Many of my students found that they needed to cut the plaster bandages at the heel in order to slide their foot or shoe out of the mold. They then became frustrated that their sculpture was broken. Here is a quick tutorial on how to repair the heel of the shoe by using tin foil and then applying another layer of plaster craft over it to make it good as new!

The video below shows the variety of ways my students used to construct a three-dimensional plaster shoe. In art, as in life, there is no single correct way to solve a problem. 
This project promotes 'design thinking' and
 'creative problem solving'.

Adding detail to your sculpture
Sculptural details may be added with clay and then covered with Plaster Craft. As you can see from the video below, much of the detail will be lost when you cover the clay with with plaster bandages. This can be remedied by wetting small pieces of plaster bandage, mushing them up, sculpting them into the shape you want and then smoothing them into the wet plaster. 
You can also use a pencil or the point of a scissors to sculpt back in any details you have lost in the process.

 Please remember that you will eventually be painting your shoe and will thus have the opportunity to add the details back in later using line and color.
I added a hand holding a camera to my shoe, with the camera strap doubling as a shoe lace. My father, a Holocaust survivor, has always loved tinkering with machines, especially mechanical cameras. He loves to take photographs and brought his camera everywhere he went throughout most of his life. In all my childhood memories he his holding a camera. My shoe represents him, his individuality and his unique personality. It is my way of saying that he is not a label, a number or a member of a group that Hitler despised. He is an individual, with hopes and dreams. 

Some of my students decided to design ladies shoes and needed to add a high heel after casting their foot. Here is how they did it:

High heeled shoe designed by student. First she made a plaster cast of her foot. Then she added the heel, using tinfoil. Finally she coated the tinfoil in Plaster Craft.

My students, in grades 6-8, are required to create artist statements to go with their sculptures. As they are working they use the worksheet below to help them to take notes in preparation for their writing:

Here are my specific guidelines for  developing an artist statement for this shoe project:

My students will get one full project grade for their sculpture and another full project grade for their written artist statement, connecting their artwork to the victim or survivor they were assigned.

The video below showcases some of my students' sculptures and artist statements:

 "When I was creating this shoe I felt a little sad because she would never be able to see the shoe. Lisl Winternitz never got to even wear high heels because she died at such a young age. I chose the colors pink and purple because when I imagined a girl dressing up as a fairy princess I imagined her wearing those colors." 
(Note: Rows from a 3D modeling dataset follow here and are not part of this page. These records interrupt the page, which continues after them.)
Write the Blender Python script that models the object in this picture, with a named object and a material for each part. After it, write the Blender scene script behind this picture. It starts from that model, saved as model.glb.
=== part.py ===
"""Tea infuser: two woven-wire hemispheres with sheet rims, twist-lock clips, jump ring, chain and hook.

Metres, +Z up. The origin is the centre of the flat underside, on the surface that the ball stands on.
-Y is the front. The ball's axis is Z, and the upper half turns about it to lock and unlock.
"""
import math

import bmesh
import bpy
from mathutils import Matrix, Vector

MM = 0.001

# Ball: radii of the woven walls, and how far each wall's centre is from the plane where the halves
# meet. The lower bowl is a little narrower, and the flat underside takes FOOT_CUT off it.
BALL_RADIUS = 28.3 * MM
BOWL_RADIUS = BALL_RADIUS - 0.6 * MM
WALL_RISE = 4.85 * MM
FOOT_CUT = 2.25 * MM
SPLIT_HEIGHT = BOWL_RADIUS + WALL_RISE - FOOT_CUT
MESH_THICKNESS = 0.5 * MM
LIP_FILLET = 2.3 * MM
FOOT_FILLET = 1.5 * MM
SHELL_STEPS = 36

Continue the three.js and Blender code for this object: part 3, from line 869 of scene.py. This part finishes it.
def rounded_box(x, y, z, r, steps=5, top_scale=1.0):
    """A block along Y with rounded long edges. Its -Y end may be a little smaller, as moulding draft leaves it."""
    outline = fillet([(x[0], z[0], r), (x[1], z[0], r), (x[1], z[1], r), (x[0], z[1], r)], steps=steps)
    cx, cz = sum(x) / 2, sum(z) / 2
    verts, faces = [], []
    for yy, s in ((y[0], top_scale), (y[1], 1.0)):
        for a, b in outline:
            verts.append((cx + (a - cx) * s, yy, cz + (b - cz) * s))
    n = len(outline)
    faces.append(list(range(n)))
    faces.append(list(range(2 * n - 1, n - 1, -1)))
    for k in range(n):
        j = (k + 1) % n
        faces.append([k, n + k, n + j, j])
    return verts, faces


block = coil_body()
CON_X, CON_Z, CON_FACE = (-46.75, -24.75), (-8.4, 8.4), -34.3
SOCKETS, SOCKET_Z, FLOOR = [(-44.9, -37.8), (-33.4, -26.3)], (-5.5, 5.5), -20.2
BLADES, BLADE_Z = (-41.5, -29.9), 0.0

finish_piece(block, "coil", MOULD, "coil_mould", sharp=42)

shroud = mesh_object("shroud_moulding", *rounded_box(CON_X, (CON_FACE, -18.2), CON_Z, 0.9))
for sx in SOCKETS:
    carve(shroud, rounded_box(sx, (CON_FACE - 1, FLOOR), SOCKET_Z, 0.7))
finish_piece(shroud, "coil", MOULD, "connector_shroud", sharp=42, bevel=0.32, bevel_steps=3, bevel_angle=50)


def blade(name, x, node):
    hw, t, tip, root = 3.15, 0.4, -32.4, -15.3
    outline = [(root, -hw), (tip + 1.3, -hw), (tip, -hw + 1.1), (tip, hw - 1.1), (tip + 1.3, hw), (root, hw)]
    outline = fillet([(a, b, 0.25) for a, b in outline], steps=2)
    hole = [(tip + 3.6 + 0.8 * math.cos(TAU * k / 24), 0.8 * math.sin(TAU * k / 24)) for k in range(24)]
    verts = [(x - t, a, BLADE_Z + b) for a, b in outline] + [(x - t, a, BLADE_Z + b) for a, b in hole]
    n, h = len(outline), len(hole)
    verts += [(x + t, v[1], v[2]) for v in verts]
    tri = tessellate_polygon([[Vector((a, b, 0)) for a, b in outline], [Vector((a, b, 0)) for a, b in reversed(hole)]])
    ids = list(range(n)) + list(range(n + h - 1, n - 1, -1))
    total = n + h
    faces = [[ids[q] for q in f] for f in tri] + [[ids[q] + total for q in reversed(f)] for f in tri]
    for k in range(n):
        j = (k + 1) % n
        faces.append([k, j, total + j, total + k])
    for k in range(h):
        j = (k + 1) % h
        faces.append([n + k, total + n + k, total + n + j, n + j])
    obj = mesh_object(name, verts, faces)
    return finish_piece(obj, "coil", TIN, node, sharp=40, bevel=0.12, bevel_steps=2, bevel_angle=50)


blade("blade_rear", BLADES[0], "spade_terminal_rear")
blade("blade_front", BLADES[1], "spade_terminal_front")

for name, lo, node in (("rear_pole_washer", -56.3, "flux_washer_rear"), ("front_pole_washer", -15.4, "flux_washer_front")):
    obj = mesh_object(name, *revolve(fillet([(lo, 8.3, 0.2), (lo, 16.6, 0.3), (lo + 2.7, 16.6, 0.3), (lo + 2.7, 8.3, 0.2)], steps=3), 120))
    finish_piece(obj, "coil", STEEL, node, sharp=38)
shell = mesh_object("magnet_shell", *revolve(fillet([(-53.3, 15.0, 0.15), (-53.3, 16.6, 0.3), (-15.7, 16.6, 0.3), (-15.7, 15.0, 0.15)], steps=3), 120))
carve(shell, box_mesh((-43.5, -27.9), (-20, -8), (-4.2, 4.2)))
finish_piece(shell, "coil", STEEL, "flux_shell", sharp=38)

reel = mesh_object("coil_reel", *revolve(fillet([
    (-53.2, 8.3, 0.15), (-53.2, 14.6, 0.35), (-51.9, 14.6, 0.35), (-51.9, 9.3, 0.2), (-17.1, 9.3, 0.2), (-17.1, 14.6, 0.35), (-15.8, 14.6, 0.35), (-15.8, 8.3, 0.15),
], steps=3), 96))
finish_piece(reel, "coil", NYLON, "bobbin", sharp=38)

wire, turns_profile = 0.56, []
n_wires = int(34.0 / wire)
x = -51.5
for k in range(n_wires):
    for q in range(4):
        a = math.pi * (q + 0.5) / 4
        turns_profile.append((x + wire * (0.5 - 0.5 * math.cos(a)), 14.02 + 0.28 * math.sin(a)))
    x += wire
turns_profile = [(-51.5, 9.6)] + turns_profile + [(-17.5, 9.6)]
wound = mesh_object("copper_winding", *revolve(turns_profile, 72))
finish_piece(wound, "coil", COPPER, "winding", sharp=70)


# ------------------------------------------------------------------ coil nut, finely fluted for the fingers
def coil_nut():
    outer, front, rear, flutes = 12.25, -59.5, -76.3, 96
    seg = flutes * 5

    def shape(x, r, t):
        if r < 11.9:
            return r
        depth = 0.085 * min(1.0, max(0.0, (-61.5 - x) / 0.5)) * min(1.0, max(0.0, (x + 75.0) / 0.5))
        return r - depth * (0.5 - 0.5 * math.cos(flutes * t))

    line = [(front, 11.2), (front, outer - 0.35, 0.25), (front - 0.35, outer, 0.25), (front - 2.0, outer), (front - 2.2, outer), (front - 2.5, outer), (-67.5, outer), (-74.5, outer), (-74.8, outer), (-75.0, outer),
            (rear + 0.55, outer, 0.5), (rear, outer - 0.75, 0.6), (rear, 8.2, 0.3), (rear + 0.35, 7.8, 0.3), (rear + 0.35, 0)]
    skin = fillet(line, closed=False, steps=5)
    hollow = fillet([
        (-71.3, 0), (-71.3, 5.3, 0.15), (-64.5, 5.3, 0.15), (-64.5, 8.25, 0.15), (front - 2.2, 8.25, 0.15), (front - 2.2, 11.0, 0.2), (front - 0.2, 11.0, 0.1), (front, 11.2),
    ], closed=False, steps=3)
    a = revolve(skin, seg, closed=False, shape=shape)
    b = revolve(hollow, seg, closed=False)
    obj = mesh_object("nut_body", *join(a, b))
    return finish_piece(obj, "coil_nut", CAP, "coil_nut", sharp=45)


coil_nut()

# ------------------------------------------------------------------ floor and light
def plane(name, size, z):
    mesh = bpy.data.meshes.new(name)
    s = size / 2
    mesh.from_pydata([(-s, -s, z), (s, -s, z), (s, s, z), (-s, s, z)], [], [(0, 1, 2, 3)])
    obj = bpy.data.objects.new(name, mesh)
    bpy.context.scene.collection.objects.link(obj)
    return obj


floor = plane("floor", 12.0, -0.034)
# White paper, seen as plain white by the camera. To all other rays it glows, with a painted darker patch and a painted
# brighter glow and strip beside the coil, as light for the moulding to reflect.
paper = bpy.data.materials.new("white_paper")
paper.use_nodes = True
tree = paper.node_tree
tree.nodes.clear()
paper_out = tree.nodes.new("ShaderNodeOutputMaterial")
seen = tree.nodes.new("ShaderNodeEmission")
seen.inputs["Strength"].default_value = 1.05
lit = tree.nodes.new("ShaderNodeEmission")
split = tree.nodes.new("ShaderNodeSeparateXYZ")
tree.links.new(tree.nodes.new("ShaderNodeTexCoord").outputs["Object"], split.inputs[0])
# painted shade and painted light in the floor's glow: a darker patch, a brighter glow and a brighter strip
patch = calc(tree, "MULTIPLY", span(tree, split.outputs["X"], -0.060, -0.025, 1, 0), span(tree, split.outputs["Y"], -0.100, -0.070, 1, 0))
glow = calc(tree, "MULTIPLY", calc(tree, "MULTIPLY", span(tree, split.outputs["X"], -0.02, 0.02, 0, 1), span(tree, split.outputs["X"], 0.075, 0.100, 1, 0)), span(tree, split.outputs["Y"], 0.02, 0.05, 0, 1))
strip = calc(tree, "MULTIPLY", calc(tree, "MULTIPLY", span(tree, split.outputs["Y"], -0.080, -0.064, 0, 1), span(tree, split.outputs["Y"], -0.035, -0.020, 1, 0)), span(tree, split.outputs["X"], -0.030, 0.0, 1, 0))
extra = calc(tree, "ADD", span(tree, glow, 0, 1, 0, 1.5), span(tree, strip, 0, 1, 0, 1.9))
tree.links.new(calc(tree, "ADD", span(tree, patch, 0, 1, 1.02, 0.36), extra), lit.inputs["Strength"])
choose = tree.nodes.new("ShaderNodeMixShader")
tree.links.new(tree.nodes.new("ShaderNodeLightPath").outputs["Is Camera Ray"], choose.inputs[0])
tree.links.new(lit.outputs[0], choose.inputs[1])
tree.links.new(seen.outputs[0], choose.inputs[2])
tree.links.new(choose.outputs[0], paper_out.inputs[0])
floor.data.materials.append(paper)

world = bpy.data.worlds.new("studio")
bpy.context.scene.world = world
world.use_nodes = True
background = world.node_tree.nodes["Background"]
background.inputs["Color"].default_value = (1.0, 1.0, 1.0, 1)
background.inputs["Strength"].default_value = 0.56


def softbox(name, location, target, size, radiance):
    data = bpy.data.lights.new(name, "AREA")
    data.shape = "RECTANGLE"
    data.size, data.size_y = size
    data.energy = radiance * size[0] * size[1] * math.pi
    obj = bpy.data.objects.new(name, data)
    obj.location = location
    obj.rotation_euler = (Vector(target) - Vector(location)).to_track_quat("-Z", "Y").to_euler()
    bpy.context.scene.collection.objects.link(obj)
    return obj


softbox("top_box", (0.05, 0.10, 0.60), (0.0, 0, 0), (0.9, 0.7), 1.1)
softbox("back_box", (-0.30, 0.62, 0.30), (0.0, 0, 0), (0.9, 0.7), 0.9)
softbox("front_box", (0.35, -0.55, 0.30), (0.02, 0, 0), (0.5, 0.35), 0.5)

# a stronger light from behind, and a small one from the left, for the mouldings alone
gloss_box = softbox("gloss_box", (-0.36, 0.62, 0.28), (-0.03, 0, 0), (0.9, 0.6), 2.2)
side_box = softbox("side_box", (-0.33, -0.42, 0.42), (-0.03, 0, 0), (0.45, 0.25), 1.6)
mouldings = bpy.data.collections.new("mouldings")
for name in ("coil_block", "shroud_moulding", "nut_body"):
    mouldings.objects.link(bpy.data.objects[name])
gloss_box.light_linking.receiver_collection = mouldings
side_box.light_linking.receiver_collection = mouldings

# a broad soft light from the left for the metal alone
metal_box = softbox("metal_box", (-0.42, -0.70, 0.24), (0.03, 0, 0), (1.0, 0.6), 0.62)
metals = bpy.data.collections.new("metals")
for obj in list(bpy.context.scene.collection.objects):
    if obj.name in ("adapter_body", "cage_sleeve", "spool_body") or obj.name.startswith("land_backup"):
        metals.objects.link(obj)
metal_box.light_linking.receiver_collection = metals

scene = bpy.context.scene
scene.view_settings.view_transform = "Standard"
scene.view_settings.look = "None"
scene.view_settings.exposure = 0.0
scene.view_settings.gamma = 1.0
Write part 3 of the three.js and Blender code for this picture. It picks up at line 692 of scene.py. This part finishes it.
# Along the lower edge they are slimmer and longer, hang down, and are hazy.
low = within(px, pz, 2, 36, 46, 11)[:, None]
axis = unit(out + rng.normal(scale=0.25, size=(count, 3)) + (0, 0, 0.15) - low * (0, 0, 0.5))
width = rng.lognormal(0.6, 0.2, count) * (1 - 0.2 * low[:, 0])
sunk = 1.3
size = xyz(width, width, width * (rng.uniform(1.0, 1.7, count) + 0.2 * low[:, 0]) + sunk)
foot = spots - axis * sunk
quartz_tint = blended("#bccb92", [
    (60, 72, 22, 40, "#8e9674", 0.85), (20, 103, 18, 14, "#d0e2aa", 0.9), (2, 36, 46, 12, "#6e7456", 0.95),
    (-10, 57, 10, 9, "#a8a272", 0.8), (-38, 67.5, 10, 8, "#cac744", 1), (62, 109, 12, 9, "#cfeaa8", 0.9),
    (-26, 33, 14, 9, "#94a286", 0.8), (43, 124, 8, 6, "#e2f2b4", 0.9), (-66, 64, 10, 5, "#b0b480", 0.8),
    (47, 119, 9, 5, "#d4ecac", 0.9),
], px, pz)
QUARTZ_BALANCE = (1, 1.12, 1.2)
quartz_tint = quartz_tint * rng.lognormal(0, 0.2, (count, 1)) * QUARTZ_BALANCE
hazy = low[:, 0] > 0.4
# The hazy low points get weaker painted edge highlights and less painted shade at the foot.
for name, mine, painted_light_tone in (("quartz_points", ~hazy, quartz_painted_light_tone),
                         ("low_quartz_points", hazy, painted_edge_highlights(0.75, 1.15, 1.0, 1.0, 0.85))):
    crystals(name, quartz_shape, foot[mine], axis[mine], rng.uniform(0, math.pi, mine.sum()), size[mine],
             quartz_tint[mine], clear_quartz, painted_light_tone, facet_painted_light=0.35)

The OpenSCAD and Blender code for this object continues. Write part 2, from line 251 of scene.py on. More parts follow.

"I put two pieces of paper with A+ on them because she was a great and smart student. I included a dance costume because she loved to dance. The story that I invented was that her brother and her are dance partners. The are so talented that they win first place at every competition. Paula was shot by Nazi soldiers at age 14. I felt sad that she never got to live the happy life she deserved to have."

"He worked in a metal shop so I imagined he might have become a car designer."

"This shoe represents Nadine Schatz, a girl who could have become a famous artist, loved being creative and colorful and loved animals. It is made of hearts, galaxies, art utensils and a cat."

"A dog is her spirit animal"

"Peter Ginz might have become a famous journalist because he was already writing books by the age of 8. He died in a concentration camp when he was 15. I want to think that I made him nice shoes that would have cost a lot. I was sad when I did the shoe. It made me cry that he wouldn't become famous and rich."